» **Exercise details**:
Every line that includes the word "bodies" is to be listed.

» **Dataset content**:
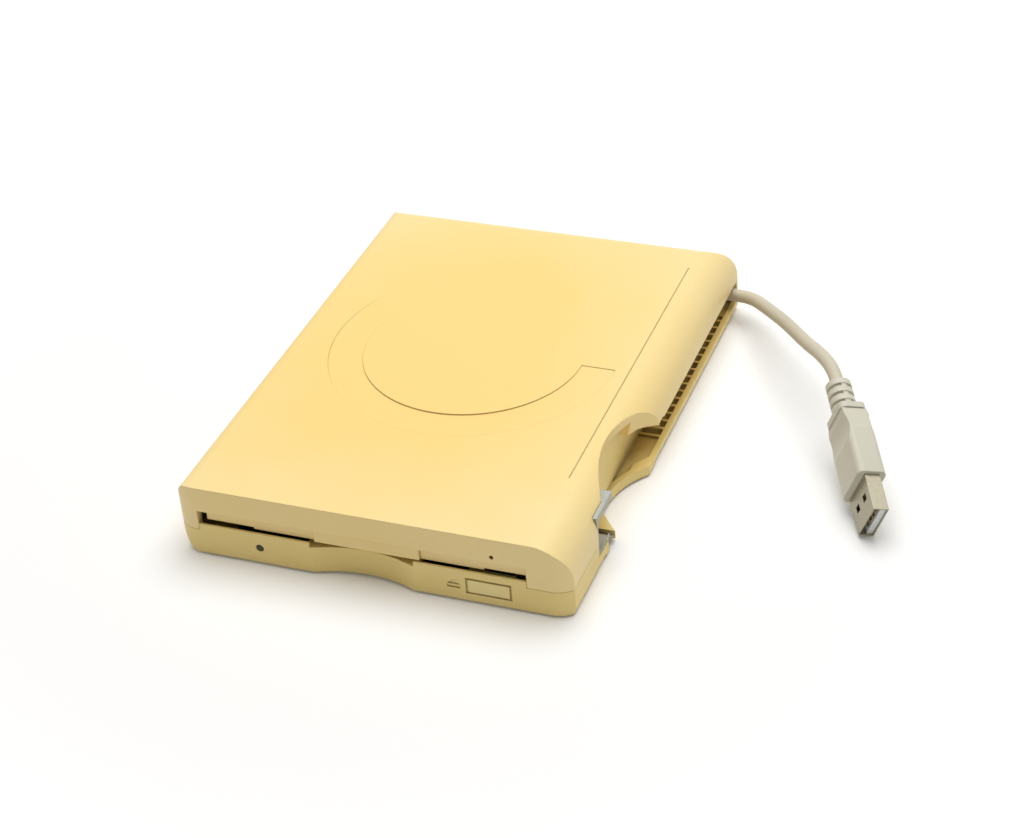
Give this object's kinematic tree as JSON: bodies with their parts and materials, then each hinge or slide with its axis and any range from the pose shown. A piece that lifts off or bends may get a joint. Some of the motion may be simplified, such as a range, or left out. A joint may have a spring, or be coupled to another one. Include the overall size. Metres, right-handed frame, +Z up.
{
  "type": "external floppy disk drive",
  "caption": "Flat desktop floppy disk drive with a sprung slot flap, loading mechanism and a short USB cord that stows in a channel along its side.",
  "frame": {"origin": "on the table, under the centre of the case's footprint", "axes": "+Z up, front with the disk slot towards -Y, cord channel along the +X side"},
  "size_m": [0.1881, 0.16, 0.0238],
  "materials": {
    "case_top": "yellowed cream, fine satin grain",
    "case_bottom": "yellowed beige, fine satin grain",
    "button": "satin",
    "lamp": "clear, slightly milky, unlit",
    "dark_plastic": "moulded",
    "white_plastic": "moulded",
    "cord_grey": "soft satin",
    "cord_skin": "soft satin",
    "rubber": "matt",
    "steel": "turned or drawn",
    "sheet_steel": "rolled sheet",
    "contact_gold": "plated",
    "copper": "enamelled wire",
    "magnet": "sintered",
    "carriage_alloy": "die cast",
    "head_ceramic": "ground",
    "board": "solder mask",
    "ribbon": "flat cable"
  },
  "bodies": {
    "case": {"top_shell": "case_top", "bottom_shell": "case_bottom", "flap_pins": "steel", "flap_spring": "steel", "busy_lamp": "lamp", "lamp_diode": "lamp", "eject_switch": "dark_plastic", "plug_dock": "sheet_steel", "plug_shell": "sheet_steel", "plug_tongue": "white_plastic", "plug_contacts": "contact_gold", "plug_body": "cord_grey", "cord_sleeve": "cord_grey", "usb_cord": "cord_skin", "cord_gland": "cord_skin", "cord_braid": "steel", "cord_connector": "white_plastic", "rubber_feet": "rubber", "mount_grommets": "rubber", "mount_screws": "steel", "case_screws": "steel", "main_board": "board", "board_chips": "dark_plastic", "interface_board": "board", "bridge_chip": "dark_plastic", "board_ribbon": "ribbon", "chassis": "sheet_steel", "mechanism_cover": "sheet_steel", "spindle_stator": "steel", "spindle_bearing": "contact_gold", "spindle_coils": "copper", "guide_rods": "steel", "rod_clamps": "dark_plastic", "drive_yokes": "steel", "drive_magnets": "magnet", "gear_post": "steel", "eject_motor": "steel"},
    "flap": {"disk_flap": "case_top"},
    "button": {"eject_button": "button", "switch_plunger": "dark_plastic"},
    "slide": {"slide_plate": "sheet_steel"},
    "carrier": {"disk_carrier": "sheet_steel"},
    "gear": {"eject_gear": "white_plastic"},
    "pinion": {"motor_pinion": "contact_gold"},
    "spindle": {"spindle_rotor": "steel", "spindle_magnet": "magnet", "spindle_shaft": "steel"},
    "carriage": {"head_carriage": "carriage_alloy", "lower_head": "head_ceramic", "arm_pin": "steel", "drive_coils": "copper"},
    "head_arm": {"upper_arm": "carriage_alloy", "upper_head": "head_ceramic"}
  },
  "joints": [
    {"name": "flap_hinge", "type": "hinge", "parent": "case", "child": "flap", "pos_m": [-0.00265, -0.0777, 0.0169], "axis": [1, 0, 0], "range_deg": [0, 88], "stiffness_Nm_per_rad": 0.0004, "springref_deg": -28.65},
    {"name": "button_press", "type": "slide", "parent": "case", "child": "button", "axis": [0, 1, 0], "range_m": [0, 0.0006], "stiffness_N_per_m": 200, "springref_m": -0.001},
    {"name": "slide_travel", "type": "slide", "parent": "case", "child": "slide", "axis": [0, 1, 0], "range_m": [0, 0.006]},
    {"name": "carrier_drop", "type": "slide", "parent": "case", "child": "carrier", "axis": [0, 0, -1], "range_m": [0, 0.0022]},
    {"name": "gear_turn", "type": "hinge", "parent": "case", "child": "gear", "pos_m": [0.0345, 0.036, 0.012], "axis": [0, 0, 1], "range_deg": [0, 114.7]},
    {"name": "pinion_turn", "type": "hinge", "parent": "case", "child": "pinion", "pos_m": [0.0295, 0.02734, 0.016], "axis": [0, 0, 1], "range_deg": [-344, 0]},
    {"name": "spindle_spin", "type": "hinge", "parent": "case", "child": "spindle", "pos_m": [-0.00305, -0.029, 0.008], "axis": [0, 0, 1], "continuous": true},
    {"name": "carriage_travel", "type": "slide", "parent": "case", "child": "carriage", "axis": [0, 1, 0], "range_m": [-0.017, 0]},
    {"name": "arm_lower", "type": "hinge", "parent": "carriage", "child": "head_arm", "pos_m": [-0.00305, 0.0495, 0.0154], "axis": [1, 0, 0], "range_deg": [0, 6.81]}
  ],
  "couplings": [
    {"joint": "carrier_drop", "follows": "slide_travel", "ratio": 0.36667},
    {"joint": "gear_turn", "follows": "slide_travel", "rad_per_m": 333.33},
    {"joint": "pinion_turn", "follows": "slide_travel", "rad_per_m": -1000},
    {"joint": "arm_lower", "follows": "slide_travel", "rad_per_m": 19.78}
  ]
}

» **The result**:
Give this object's kinematic tree as JSON: bodies with their parts and materials, then each hinge or slide with its axis and any range from the pose shown. A piece that lifts off or bends may get a joint. Some of the motion may be simplified, such as a range, or left out. A joint may have a spring, or be coupled to another one. Include the overall size. Metres, right-handed frame, +Z up.
  "bodies": {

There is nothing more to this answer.